Sie gesellten sich zum Gassenpöbel und zettelten mit ihm einen Aufstand gegen die Apostel und die Gläubigen an. Gemeinsam stürmten sie das Haus des Jason, in der Hoffnung, die Apostel ergreifen zu können. Da sie sie nicht fanden, schleppten sie Jason und einige andere verantwortliche Brüder vor die Obersten der Stadt, erhoben boshafte, falsche Anklagen gegen sie und behaupteten, sie seien:
U n r u h e s t i f t e r . „Diese, welche den Erdkreis aufwiegeln, sind auch hierher gekommen.“ Da Jason sie beherbergte, machten sie ihn verantwortlich. Im gewissen Sinn waren die Apostel Unruhestifter, doch nicht auf politischem Gebiet. Im Gegenteil! sie waren der Obrigkeit gehorsam. Der Herr sagt: „Ich bin nicht gekommen, Frieden zu bringen, sondern das Schwert.“ Die Hauptanklage der Gegner lautete auf:
V e r r a t . Dies klang sehr schwerwiegend. „Sie handeln gegen die Verordnungen des Kaisers.“ Da die Apostel die Sünde und den Götzendienst mit Namen nannten, verstießen sie gegen die landesüblichen Gebräuche. Wer vor allem die religiösen Unsitten angreift, schafft sich bittere Feindschaft bei denen, die nicht davon loslassen wollen. Ferner verdächtigte man sie:
Der Revolution. „Sie sagen, ein anderer sei König, nämlich Jesus.“ Die Apostel verkündigten allerdings in der Synagoge: Jesus sei der König I s r a e 1 s , und dies nahmen nun die Gegner zum Vorwand, als hätten die Apostel gegen den römischen Kaiser geredet. Kinder Gottes sind nie revolutionär; sie beten vielmehr für die Obrigkeit.

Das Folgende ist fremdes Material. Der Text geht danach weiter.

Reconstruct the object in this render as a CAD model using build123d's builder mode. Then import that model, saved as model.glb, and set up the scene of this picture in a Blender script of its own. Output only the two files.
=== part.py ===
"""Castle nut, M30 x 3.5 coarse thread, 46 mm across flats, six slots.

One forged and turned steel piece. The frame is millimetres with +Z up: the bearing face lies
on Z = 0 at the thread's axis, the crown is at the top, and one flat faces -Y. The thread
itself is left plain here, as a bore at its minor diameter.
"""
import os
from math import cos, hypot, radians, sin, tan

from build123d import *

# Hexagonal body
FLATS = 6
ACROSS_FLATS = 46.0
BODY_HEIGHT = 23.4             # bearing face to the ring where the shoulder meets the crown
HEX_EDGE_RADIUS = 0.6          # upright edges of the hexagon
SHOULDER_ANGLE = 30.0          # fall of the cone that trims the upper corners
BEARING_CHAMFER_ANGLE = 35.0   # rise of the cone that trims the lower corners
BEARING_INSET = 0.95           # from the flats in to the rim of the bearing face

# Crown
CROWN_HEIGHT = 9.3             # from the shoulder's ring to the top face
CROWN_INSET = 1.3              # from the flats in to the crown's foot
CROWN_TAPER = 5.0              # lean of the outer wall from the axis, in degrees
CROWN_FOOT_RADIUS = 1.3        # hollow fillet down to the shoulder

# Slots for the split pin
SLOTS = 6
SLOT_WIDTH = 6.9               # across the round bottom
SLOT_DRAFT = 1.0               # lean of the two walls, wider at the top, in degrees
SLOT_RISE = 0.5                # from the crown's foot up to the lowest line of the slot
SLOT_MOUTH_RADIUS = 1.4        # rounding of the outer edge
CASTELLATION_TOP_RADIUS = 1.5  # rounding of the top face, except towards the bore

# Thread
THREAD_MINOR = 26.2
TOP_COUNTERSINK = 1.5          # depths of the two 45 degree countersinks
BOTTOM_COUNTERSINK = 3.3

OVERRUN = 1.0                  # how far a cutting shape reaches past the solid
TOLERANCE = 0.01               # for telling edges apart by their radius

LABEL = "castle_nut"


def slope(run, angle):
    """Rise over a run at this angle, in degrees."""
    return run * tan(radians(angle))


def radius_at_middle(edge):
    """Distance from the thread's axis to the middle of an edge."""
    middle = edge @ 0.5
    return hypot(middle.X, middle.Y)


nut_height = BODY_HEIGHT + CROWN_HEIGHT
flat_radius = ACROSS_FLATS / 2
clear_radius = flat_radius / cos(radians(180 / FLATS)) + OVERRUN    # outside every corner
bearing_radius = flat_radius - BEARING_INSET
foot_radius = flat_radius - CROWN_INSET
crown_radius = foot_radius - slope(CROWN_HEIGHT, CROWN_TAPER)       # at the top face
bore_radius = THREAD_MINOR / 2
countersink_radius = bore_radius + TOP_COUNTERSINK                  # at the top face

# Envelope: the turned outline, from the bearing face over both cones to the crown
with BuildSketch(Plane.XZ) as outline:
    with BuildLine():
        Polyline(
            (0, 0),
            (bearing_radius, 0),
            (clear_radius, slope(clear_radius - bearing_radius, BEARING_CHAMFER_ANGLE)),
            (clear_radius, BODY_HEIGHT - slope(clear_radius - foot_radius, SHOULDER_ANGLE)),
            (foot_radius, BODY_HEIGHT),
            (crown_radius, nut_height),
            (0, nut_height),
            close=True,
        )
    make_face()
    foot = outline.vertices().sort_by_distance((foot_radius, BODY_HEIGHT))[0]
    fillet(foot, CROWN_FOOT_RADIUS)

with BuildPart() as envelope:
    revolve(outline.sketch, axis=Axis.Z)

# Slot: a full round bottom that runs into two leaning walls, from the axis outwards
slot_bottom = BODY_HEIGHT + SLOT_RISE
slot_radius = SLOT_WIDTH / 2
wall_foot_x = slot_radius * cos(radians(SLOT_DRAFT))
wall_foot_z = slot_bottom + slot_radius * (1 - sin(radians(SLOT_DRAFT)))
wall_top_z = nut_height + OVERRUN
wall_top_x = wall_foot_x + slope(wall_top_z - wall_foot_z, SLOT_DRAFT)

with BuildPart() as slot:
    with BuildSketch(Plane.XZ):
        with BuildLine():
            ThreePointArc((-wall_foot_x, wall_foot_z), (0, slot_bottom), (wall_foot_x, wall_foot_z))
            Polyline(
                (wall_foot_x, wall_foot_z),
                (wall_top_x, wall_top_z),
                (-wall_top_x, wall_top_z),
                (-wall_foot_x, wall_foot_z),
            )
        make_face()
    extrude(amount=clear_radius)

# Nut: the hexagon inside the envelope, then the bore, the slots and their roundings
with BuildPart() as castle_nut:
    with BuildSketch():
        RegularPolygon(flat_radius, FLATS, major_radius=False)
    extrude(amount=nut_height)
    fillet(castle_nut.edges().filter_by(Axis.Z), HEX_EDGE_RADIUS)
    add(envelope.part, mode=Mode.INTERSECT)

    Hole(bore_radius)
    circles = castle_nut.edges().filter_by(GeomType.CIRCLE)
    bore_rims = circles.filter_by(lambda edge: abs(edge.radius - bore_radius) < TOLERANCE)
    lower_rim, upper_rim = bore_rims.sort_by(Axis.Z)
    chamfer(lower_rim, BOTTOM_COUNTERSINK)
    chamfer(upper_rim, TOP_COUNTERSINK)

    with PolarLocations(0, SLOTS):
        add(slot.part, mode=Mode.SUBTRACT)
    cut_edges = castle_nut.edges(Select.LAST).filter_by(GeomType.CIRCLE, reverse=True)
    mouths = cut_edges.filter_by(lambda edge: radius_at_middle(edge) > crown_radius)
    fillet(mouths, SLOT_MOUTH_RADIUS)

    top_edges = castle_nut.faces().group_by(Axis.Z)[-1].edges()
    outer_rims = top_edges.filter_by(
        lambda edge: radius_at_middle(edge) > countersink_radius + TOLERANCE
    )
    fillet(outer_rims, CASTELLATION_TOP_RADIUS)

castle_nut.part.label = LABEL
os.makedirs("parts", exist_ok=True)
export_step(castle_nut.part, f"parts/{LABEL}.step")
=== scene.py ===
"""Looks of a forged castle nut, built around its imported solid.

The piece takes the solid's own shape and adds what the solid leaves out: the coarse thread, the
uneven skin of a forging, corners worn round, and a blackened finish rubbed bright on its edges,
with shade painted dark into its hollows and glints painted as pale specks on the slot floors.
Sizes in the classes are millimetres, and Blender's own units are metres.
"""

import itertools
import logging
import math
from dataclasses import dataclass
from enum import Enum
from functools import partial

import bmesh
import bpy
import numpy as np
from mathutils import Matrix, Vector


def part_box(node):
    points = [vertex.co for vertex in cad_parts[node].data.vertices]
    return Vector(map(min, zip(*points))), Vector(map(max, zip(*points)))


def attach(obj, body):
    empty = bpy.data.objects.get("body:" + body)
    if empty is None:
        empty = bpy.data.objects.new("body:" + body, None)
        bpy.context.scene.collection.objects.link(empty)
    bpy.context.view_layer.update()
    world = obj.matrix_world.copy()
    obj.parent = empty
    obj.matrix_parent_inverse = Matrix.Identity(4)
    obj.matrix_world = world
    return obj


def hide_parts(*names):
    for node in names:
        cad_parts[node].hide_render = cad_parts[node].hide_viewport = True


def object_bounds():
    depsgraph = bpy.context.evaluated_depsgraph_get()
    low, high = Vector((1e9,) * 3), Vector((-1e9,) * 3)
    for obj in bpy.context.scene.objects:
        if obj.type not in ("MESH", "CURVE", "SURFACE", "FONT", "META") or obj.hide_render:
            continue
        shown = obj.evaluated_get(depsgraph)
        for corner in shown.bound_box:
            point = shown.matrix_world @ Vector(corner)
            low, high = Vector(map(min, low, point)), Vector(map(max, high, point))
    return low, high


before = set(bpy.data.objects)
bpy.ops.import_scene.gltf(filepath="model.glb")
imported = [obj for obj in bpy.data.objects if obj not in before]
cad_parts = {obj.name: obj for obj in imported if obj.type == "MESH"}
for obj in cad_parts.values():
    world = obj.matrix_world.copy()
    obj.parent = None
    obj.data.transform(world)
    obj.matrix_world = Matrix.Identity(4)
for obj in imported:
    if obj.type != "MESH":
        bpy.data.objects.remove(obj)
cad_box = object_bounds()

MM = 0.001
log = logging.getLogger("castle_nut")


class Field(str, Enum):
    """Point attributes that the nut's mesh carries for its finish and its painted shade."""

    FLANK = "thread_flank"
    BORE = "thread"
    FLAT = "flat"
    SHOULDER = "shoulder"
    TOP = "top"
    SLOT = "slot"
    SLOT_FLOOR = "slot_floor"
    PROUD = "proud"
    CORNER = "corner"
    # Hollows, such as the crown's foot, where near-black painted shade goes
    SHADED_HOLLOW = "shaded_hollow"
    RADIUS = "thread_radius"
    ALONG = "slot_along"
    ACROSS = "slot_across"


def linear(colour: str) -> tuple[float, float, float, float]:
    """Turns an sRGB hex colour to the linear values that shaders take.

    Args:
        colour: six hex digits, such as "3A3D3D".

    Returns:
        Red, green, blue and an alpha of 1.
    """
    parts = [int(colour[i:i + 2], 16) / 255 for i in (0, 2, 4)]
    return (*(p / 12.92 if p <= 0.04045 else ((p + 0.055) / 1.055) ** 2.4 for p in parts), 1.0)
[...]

Die Flucht des Apostels Paulus. Für ihn gab es nur einen Weg; eiligst davon zu gehen. Dieses hatte übrigens der Herr befohlen (Mt 10,23). Paulus floh wohl aus einer Stadt in die andere, aber nie aus dem Werk. Nie gab er seine große Mission auf. Nun kam er nach Beröa und wohnte bei Sopater, der später sein Begleiter wurde (Apg 20,4).